What Does the 800 Pound Gorilla Have To Say?
When it comes to NFS, Network Appliance is the 800lb gorilla. They have worked very hard to get to where they are. See, Network Appliance likely doesn’t care if Manly Man would rather deploy FCP for Oracle instead of NFS since their products do both protocols-and iSCSI too. All told, they may stand to make more money if Manly Man does in fact go with FCP since they may have the opportunity to sell expensive switches too. But, no, Network Appliance dispels the notion that 4Gb (or even 2Gb) FCP for Oracle is a must.
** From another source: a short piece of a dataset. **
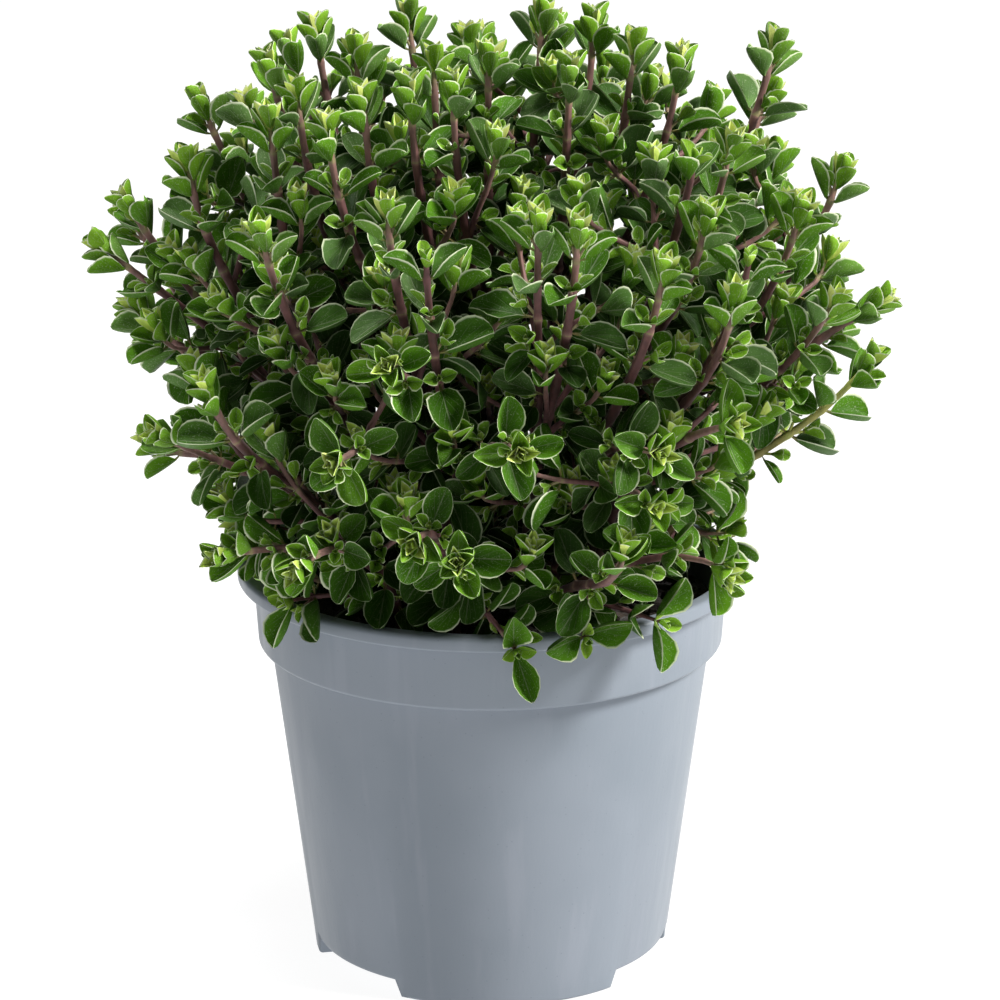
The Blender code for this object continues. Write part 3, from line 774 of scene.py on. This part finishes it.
# The bush narrows towards the pot at its front and sides: how far out a sprig's tip may stand there.
WAIST_TOP = 162.0 * MM
WAIST_BACK = 30.0 * MM
WAIST_LEVEL = 120.0 * MM
WAIST_RADIUS = 56.0 * MM
WAIST_SPREAD = 0.65
SPRIG_PAIRS = ((0.8, 38, 0.56), (5.5, 57, 0.84), (13.5, 73, 1.0), (23.0, 82, 1.04),
               (33.0, 86, 1.04))
LOW_PAIRS = ((15.5, 80, 1.06), (23.0, 74, 1.0))
RIM_PAIRS = ((0.8, 40, 0.64), (3.5, 72, 0.98), (9.0, 86, 1.06)) + LOW_PAIRS
# A sprig that hangs over the lip has its grown leaves close to its tip, and only a small head.
HANGING_PAIRS = ((2.4, 68, 0.94), (8.5, 84, 1.04)) + LOW_PAIRS
RIM_TIPS = ((4, -37), (21, -34), (-53, -25), (40, -30))
RIM_TIP_RADIUS = 71.0 * MM
BACK_RIM_TURNS = range(-20, 216, 18)
BACK_RIM_RADIUS = 63.0 * MM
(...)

In this NetApp paper about FCP vs iSCSI and NFS, measurements are offered that show equal performance with DSS-style workloads (Figure 4) and only about 21% deficit when comparing OLTP on FCP to NFS. How’s that? The paper points out that the FCP test was fitted with 2Gb Fibre Channel HBAs and the NFS case had two GbE paths to storage yet Manly Man only achieved 21% more OLTP throughput. If NFS was so inherently unfit for Oracle, this test case with bandwidth parity would have surely made the point clear. But that wasn’t the case.
If you look at Figure 2 in that paper, you’ll see that the NFS case (with jumbo frames) spent 31.5% of cycles in kernel mode compared to 22.4% in the FCP case. How interesting. The NFS case lost 28% more CPU to kernel mode overhead and delivered 21% less OLTP throughput. Manly Man must surely see that addressing that 28% extra kernel mode overhead associated with NFS will bring OLTP throughput right in line with FCP and:
– NFS is simpler to configure
– NFS can be used for RAC and non-RAC
– NFS is cheaper since GbE is cheaper (per throughout) than FCP
Now isn’t that weird?
I can’t tell you how and when the 28% additional kernel-mode overhead gets addressed, but, um, it does. So, Manly Man, time to invent the wheel.